To take advantage of these new programs, a student must first apply for admission to his or her school of choice.  The schools noted above typically claim a “need blind” admission policy, which considers all applications for admission without knowledge of financial need.  Once a student is admitted, the school then applies a tuition policy based on the student’s family income.  For example, at Harvard a family income of less than $120,000 will net a student free tuition for all four years.  If the family income is less than $60,000, room and board are also included.  Families earning $120,000 to $180,000 will see tuition capped at no more than 10% of their annual income.  (Note:  With the recent stock market decline, the specific income level requirements may change at each university’s discretion.)

Other prominent schools have introduced similar need-blind admission programs.  Stanford and Yale have announced sliding-scale tuition waivers for students with family incomes between $60,000 and $200,000.   Families earning less than $60,000 will incur no tuition costs.  Brown University announced in early 2008 that it would also waive tuition for all students with family incomes less than $60,000 and substitute grants for loans for families with incomes between $60,000 and $100,000. 

Ivy League schools and other heavily endowed private schools have gradually increased financial aid offerings over the last five years but only in the last two years have they implemented sweeping tuition waivers and no-loan policies.  As to the driving force behind the changes, the universities cite a desire to make education accessible and affordable to a greater percentage of the population but there has also been some governmental influence behind these decisions as well.  Universities with endowments over $1 billion have encountered mounting pressure from the Senate Finance Committee to pay out 5% of their endowments in the form of scholarships or grants to students.   NPR reports that Harvard’s endowment is currently around $34.6 billion. 

Students hoping to take advantage of the Ivy League “free tuition” offerings need to apply themselves wholeheartedly throughout their high school careers to maximize their chances of admission.  Applicants with superior grades, high SAT’s (between 1400-1600), community service, athletic experience and leadership roles stand the best chance of admission.  Harvard reports only a 10% acceptance rate each year from its pool of applicants. 

Students should also check the websites for each school on their “wish list” to research which standardized tests are required in order to be considered for admission.  For example, Harvard requires not only the standard SAT but also three Subject SAT tests of the applicant’s choosing.  Yale requires the SAT with two SAT subject tests or the ACT with the ACT Writing Test.  Students must take the necessary standardized tests by November of their senior year if they wish to be eligible for early action.
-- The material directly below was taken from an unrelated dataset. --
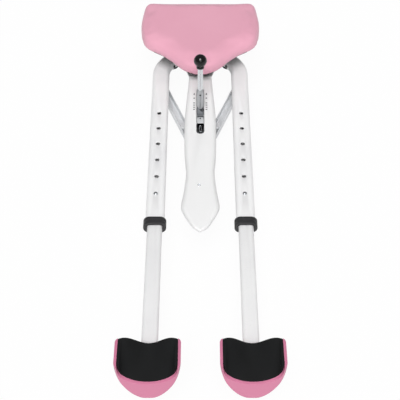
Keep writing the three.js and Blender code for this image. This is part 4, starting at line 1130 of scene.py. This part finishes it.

Students whose academic records fall short of Ivy League standards are not left without options.  Policies for waiving tuition and eliminating loans have “trickled down” from the Ivy League trendsetters to many smaller private schools; making affordable education available to even more students with modest family incomes.  Williams College (ranked #1 in the country by Forbes rankings), Duke, Vanderbilt and many others all promise to meet all of the unmet financial need a student presents without resorting to student loans.  Prestigious Davidson College, a highly selective private college in Davidson, NC was one of the smallest colleges to adopt a similar policy.  Davidson claims that in 2007 it was the first national liberal arts college to eliminate student loans from its financial aid packages.  Tuition and fees to Davidson College exceed $42,000.  Once it is determined what a family can afford to put towards tuition and fees, all of the remaining costs are covered through grants and student employment.  Davidson is not alone; many selective private schools have similar policies.  As students make application to their colleges of choice, they should ask each financial aid officer if their institution has similar need-based policies in place. 

Thanks to these aggressive new policies, students from all economic backgrounds can gain access to the best educational opportunities in the nation.  Even in the midst of a faltering economy, with the right preparation, hard work and research, good students have more reasons than ever to be hopeful and aim high.